On balance, the stronger view is that consideration remains necessary, but not in its current form. Its abolition could lead to uncertainty, as seen in systems relying solely on intent, where proving seriousness becomes contentious. Targeted reforms, informed by comparative models, would better serve modern needs without discarding a principle that has underpinned English contract law for centuries.
Conclusion
In conclusion, the doctrine of consideration, despite its artificiality and rigidity, remains necessary in modern English contract law for promoting certainty and mutuality. Criticisms highlight genuine flaws, particularly in variations and part payments, and comparative perspectives suggest viable alternatives. However, these do not outweigh the doctrine’s benefits in filtering enforceable promises. The analysis establishes that while evolution through cases like Williams v Roffey has mitigated some issues, the real weakness lies in inconsistent application, necessitating reform rather than abolition. Ultimately, consideration’s endurance reflects its foundational role, qualified by the need for modernisation to align with contemporary commercial and equitable demands.
References
- Atiyah, P.S. (1979) The Rise and Fall of Freedom of Contract. Oxford: Clarendon Press.

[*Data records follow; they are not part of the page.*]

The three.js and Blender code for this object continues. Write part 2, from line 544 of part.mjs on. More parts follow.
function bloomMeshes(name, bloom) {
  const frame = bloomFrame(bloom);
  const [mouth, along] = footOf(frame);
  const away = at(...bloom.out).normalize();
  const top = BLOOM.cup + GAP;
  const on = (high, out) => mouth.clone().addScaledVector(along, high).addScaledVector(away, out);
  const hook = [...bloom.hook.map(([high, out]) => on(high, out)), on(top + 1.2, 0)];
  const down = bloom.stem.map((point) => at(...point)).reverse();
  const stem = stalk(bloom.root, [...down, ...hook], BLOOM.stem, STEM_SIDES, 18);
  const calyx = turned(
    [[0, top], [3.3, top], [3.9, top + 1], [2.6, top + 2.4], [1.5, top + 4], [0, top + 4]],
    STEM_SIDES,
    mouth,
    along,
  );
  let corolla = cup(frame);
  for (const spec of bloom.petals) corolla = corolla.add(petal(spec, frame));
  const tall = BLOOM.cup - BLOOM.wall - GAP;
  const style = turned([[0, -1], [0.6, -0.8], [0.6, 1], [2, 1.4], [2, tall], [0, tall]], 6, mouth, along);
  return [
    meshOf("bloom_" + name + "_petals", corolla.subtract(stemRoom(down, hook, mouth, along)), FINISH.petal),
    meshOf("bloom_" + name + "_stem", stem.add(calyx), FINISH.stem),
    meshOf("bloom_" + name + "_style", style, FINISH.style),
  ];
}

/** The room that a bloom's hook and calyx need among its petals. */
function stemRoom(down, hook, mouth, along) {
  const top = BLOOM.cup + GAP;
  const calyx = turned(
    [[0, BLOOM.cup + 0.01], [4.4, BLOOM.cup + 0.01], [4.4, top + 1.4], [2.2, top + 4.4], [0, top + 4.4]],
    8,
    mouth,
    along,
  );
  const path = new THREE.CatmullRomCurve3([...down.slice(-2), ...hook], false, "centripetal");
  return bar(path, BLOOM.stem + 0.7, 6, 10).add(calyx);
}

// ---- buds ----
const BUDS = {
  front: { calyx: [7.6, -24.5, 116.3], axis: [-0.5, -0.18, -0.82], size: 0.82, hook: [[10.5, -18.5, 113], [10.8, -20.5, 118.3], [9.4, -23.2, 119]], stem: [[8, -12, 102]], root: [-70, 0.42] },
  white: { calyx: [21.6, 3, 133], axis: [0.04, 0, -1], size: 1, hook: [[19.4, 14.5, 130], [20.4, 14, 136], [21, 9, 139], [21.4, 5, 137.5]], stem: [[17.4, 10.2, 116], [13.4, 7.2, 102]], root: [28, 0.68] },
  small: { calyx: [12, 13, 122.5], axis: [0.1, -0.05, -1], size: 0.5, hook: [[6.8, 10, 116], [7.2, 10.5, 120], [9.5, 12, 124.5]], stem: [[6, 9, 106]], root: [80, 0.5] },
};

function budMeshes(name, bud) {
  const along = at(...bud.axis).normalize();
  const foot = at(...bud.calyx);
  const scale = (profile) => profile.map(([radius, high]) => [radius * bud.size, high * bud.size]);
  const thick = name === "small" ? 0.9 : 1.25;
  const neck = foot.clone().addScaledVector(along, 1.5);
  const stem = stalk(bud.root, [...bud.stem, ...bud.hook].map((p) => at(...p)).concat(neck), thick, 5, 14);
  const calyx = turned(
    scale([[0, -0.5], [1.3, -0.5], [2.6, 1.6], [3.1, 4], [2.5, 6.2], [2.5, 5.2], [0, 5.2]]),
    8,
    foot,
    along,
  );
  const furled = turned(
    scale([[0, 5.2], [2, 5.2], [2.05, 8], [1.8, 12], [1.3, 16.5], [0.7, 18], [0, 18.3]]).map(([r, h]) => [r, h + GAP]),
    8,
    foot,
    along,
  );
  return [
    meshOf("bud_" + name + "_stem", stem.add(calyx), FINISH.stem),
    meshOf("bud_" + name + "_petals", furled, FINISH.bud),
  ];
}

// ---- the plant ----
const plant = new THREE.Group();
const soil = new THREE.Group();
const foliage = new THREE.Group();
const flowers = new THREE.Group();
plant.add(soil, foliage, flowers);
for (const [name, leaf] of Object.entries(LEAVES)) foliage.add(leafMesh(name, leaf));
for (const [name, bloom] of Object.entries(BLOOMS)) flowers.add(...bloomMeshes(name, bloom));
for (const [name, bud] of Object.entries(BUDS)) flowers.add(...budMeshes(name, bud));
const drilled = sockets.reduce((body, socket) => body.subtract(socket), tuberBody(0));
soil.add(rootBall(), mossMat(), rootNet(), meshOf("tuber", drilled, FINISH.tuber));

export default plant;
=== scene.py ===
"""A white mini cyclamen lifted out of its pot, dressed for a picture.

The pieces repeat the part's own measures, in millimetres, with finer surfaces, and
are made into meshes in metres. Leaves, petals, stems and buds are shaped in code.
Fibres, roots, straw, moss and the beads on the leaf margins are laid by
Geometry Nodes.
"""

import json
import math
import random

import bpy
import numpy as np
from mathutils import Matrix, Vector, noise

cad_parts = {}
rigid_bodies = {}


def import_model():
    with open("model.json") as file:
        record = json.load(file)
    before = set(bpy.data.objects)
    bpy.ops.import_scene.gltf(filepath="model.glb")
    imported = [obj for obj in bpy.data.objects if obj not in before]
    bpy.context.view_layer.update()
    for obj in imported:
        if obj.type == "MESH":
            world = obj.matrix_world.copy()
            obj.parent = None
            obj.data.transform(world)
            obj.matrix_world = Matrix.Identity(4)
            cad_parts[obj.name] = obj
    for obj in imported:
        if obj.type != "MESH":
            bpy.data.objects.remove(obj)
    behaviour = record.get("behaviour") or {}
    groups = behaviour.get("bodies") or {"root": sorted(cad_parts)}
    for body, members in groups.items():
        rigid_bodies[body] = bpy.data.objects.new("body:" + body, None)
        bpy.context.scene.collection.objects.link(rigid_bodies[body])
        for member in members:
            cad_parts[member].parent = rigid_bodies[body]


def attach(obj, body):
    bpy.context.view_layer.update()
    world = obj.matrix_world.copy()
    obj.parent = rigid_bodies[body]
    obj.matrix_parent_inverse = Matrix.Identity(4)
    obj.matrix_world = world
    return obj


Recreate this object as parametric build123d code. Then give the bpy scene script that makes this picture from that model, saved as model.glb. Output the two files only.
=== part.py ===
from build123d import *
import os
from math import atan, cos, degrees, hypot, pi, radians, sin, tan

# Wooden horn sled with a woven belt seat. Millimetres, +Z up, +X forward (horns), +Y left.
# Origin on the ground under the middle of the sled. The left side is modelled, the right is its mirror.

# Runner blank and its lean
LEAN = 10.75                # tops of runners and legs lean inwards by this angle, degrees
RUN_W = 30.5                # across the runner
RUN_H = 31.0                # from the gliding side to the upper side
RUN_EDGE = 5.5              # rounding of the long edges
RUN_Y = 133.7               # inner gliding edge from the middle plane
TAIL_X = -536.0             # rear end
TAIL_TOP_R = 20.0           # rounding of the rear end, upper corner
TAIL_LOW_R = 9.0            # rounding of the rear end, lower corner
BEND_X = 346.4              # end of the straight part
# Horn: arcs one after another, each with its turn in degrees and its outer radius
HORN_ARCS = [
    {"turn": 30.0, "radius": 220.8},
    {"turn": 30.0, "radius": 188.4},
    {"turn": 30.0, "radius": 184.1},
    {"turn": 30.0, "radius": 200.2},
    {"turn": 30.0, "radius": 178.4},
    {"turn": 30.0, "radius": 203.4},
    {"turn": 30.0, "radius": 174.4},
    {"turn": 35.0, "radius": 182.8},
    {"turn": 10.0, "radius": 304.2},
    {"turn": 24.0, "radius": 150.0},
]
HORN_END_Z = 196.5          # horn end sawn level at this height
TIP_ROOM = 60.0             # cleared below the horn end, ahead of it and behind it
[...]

- Chen-Wishart, M. (2009) ‘Consideration and Serious Intention’, Singapore Journal of Legal Studies, pp. 1-24.
- Gloag, W.M. (1929) The Law of Contract. Edinburgh: W. Green & Son.
- Law Commission (1976) Working Paper No. 70: Law of Contract – Amendment of the Law Relating to Consideration. London: HMSO.
- McKendrick, E. (2012) Contract Law. 10th edn. Basingstoke: Palgrave Macmillan.
- Simpson, A.W.B. (1975) ‘The Horwitz Thesis and the History of Contracts’, University of Chicago Law Review, 46(3), pp. 533-601.
- Zweigert, K. and Kötz, H. (1998) An Introduction to Comparative Law. 3rd edn. Oxford: Oxford University Press.